Jun 17, 2018 - Aug 16, 2018
Tools used: ReactJS ExpressJS Node.js MongoDB WebSocket
At Qualys, my project was to develop a completely new, standalone UI to load test the Qualys cloud platform's Passive Scanner (PS) microservice. While the scripts to generate and run the actual load testing HTTP requests were being developed by a different part of the team in Node.js, my project was to integrate a frontend UI with the scripts to make load testing a less cumbersome task with interpretable statistics and visuals.
I first developed a server using ExpressJS and Node.js that served the frontend UI, and also received inputs from the load testing scripts. For the frontend itself, I used native HTML, CSS, and ReactJS without additional libraries to create a single-page web UI. The frontend communicated with the server using WebSockets as opposed to HTTP requests. This was a crucial design choice because load testing generates a lot of data and a persistent connection provided by a WebSocket is useful to continually update the UI.
The webapp was developed to show the same results and view to multiple users. Form field data, progress data, and any other data that was displayed through the UI was shared across all instances of the webapps through the use of WebSockets. This meant that only a single load test could be run at a given time but everyone could access the progress live and simultaneously.

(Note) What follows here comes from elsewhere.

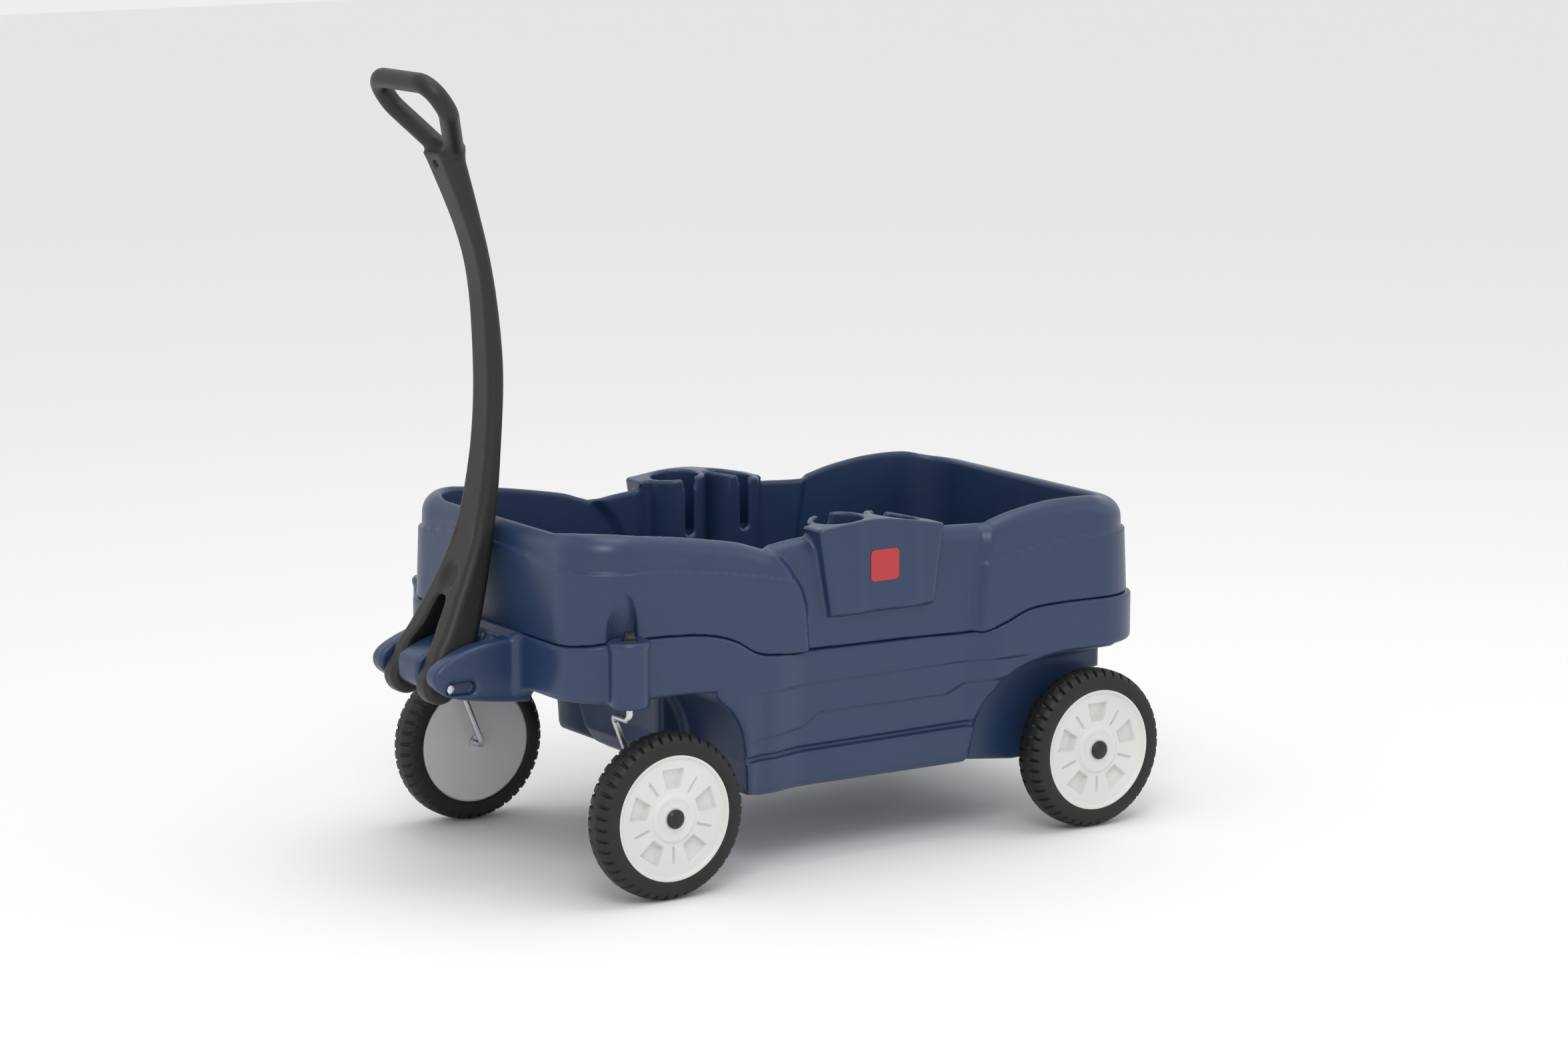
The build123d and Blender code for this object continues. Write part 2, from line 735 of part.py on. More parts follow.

The UI had a few different screens: a run configuration form to kick off load testing, a display page that showed the test's progression, and a dashboard that displayed historic results through charts using highcharts. The following are a few screen captures of the webapp:
The form screen
The progress screen while running and after completion
The config and progress of a single simulator
The dashboard of graphs
The webapp was designed to have long-term storage of results and run configurations using MongoDB. However, the webapp also had an "offline" mode when it was not connected to the database. This mode allowed starting load testing with some functionality disabled. Disabled functionality in the offline mode included the use of saved run configurations, saving the results to the database, and accessing the dashboard to view historic charts.
During the internship, while developing a system to receive data in the server and propagate it to the UI, I hit a dependency roadblock. I had to interact with load test script developers to design a mutual config for how the data would be formatted and what all data would be provided by the scripts. However, after being roadblocked by the implementation of the config for a while, I worked with the other developers to overcome this roadblock. In the process, I learned about multi-processing for the first time. I implemented a multi-process queue in Node.js that was shared by the processes in the load testing scripts and the server as well. This allowed a seamless transfer of data between the scripts and the server without any additional network requests.
Towards the end of my internship, another team noticed my work and asked if a similar web interface could be implemented for the load testing of the Network Access Control (NAC) appliance. I modified the server interface of the webapp to receive network traffic from a UDP socket instead of the data from the Passive Scanner load testing scripts. Minor changes to the UI and database allowed for a fully functioning framework for the NAC appliance's testing as well. Working with this other team gave me some basic insight about command-line networking tools such as netstat, netcat, tcpdump, and wireshark.
Overall, it was a very fruitful internship in which I learned about a lot of web development tools and languages, and also got an opportunity to work on the actual load testing scripts that provided the data to the UI. As a bonus, I learned some OS and networking concepts much earlier than I was formally introduced to them at University.